Greenpeace

Presseerklaerung vom 26. Januar 2000

Strahlende Castoren bleiben ungeklaert.
Trittin muss halten, was Merkel versprochen hat

Hamburg 26.1.2000. Greenpeace kritisiert die Entscheidung von Bundesumweltminister Trittin, ab sofort wieder neue
Atomtransporte zu genehmigen. Die heute in Berlin vom Bundesamt fuer Strahlenschutz bekannt gegebene Genehmigung erfolgt knapp zwei Jahre nach dem Castorskandal und dem von der damaligen Umweltministerin Angela Merkel verhaengten Transportstopp.

Die Atomkraftwerke Biblis, Neckarwestheim und Philippsburg werden vermutlich als erste ihre hochradioaktiven Abfaelle in das Zwischenlager in Ahaus transportieren. Damit setzt sich die gefaehrliche Atommuellspirale wieder in Gang, bevor die Ursachen fuer die verstrahlten Castoren ausreichend untersucht wurden. "Angela Merkel hat versprochen, keine Transporte mehr zu genehmigen, bevor die Ursachen nicht vollstaendig aufgeklaert sind. Von Juergen Trittin erwarten wir, dass er diese Zusage einloest", sagt Susanne Ochse, Energieexpertin bei Greenpeace.

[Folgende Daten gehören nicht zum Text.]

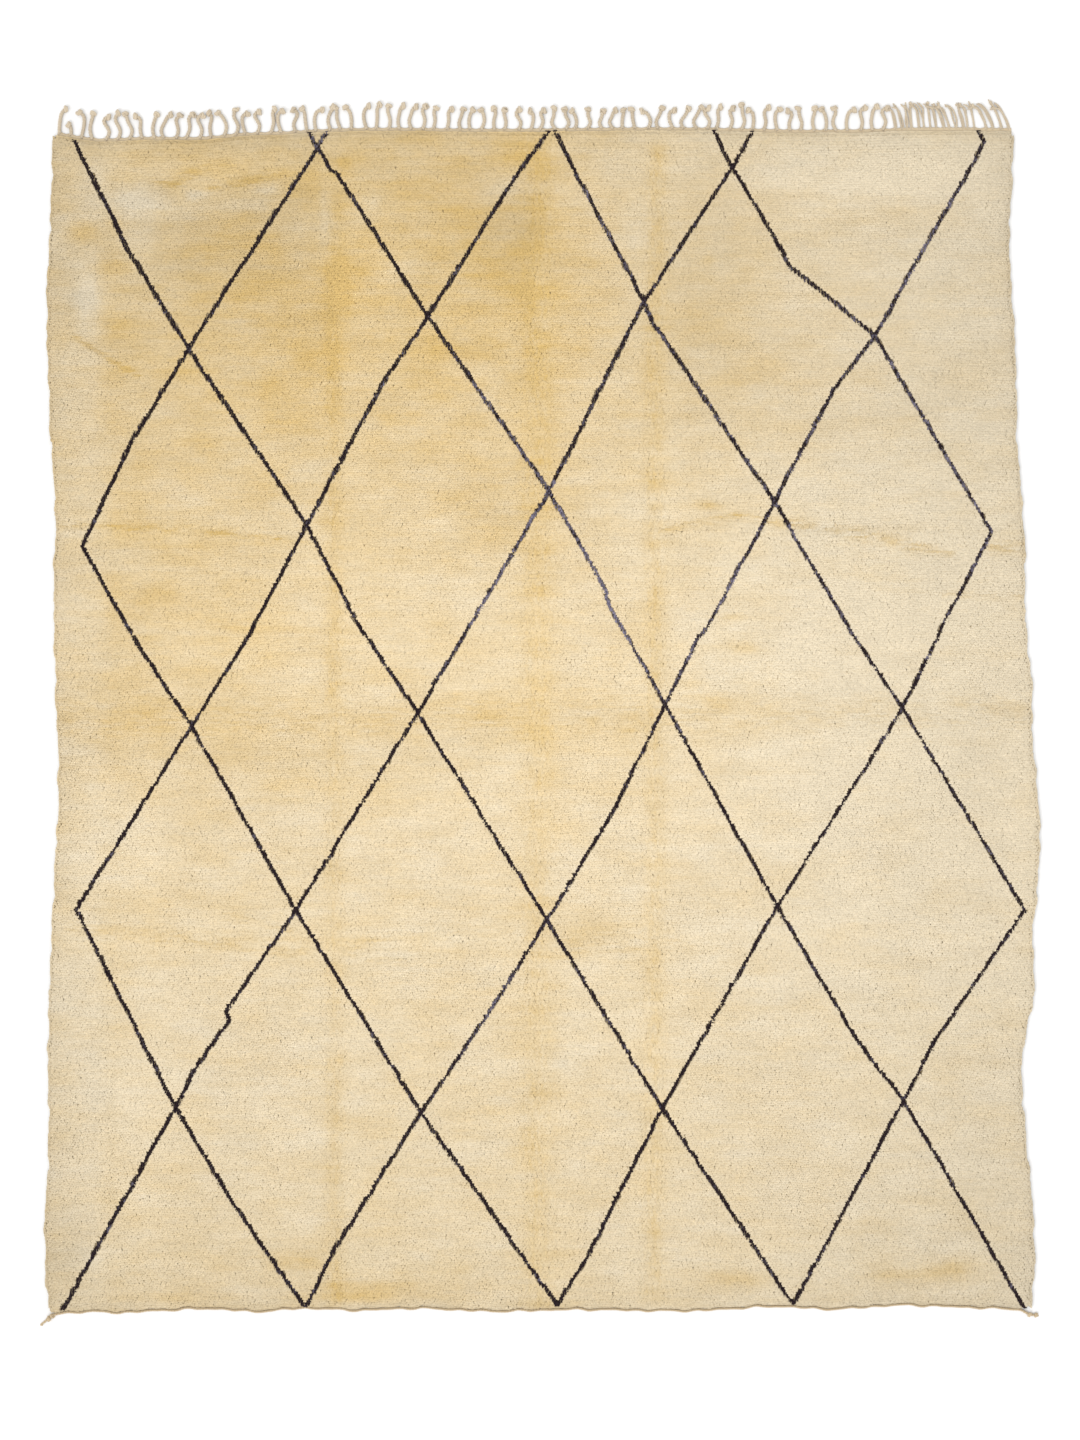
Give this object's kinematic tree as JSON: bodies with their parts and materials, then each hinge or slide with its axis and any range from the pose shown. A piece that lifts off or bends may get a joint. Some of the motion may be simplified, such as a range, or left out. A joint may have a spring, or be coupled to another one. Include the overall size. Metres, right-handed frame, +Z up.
{
  "type": "beni ourain rug",
  "caption": "Hand-knotted wool floor rug lying flat: cream pile with an uneven dark lattice, knotted warp fringe at its far end and a sewn cord at its plain end.",
  "frame": {"origin": "centre of the field's flat underside, on the floor", "axes": "+Y along the rug's length towards its fringed end, +X across it to the right, +Z up out of the pile"},
  "size_m": [3.1095, 3.8208, 0.0207],
  "materials": {
    "pile_wool": "soft matte wool pile, cream to gold with uneven dye",
    "lattice_wool": "soft matte wool pile, dark indigo and brown black",
    "band_yarn": "matte twisted wool warp, beige",
    "cord_yarn": "matte twisted wool cord, dull beige"
  },
  "bodies": {
    "root": {"pile_field": "pile_wool", "warp_fringe": "band_yarn", "end_cord": "cord_yarn"}
  },
  "joints": []
}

Die beiden wichtigsten Fragen - warum wurden bei manchen Transporten Grenzwerte ueberschritten und bei anderen nicht und warum sind die Grenzwertueberschreitungen bei der Abfahrt der Transporte nicht zu messen, sondern nur am Zielort - sind nach wie vor nicht beantwortet. Dazu gibt es nur Vermutungen, aber keine Belege.

Fuer eine fundierte Bewertung, wie es zu einer Verstrahlung der Castorbehaelter gekommen ist, muessen die
Original-Transport-Dokumente aller Atomtransporte ausgewertet werden und nicht nur die Angaben der Betreiber
ueber rund die Haelfte der Transporte. Nur so kann man herausfinden, welche Bedingungen beim Behaelter, beim Be- und Entladen oder im Atomkraftwerk zu den Grenzwertueberschreitungen gefuehrt haben. Eine solche Auswertung gibt es bisher nicht. Susanne Ochse: "Die Konsequenzen der Bundesregierung aus dem Castorskandal ist reine Symptombekaempfung."

Unter dem Druck der AKW-Betreiber, die nur mit Atomtransporten ihr ungeloestes Entsorgungsproblem vertuschen koennen, will das Bundesumweltministerium den Transportstopp aufheben, obwohl das Wichtigste, die vollstaendige Klaerung der Ursachen, nicht erfuellt ist.

Susanne Ochse: "Es ist unverantwortlich, wenn die Interessen der AKW-Betreiber Vorrang haben vor der
Sicherheit von Bahnarbeitern, Polizei oder Anwohnern der Transportstrecke". Bei hohen Kontaminationen koennten beim Hautkontakt mit radioaktiven Partikeln die Grenzwerte um das Tausendfache oder mehr ueberschritten werden.

Die vom Bundesumweltministerium geplante Auflage an die Betreiber, in Zukunft sauberer zu arbeiten, reicht nicht
aus, um Verstrahlungen sicher zu verhindern. Das zeigt auch das Beispiel Frankreich. Dort sind die Atomtransporte 1998 wieder aufgenommen worden. Laut der Zeitschrift Atomwirtschaft sind jedoch seitdem in 10 Faellen bereits wieder Grenzwertueberschreitungen vorgekommen, z.T. um das Mehrhundertfache.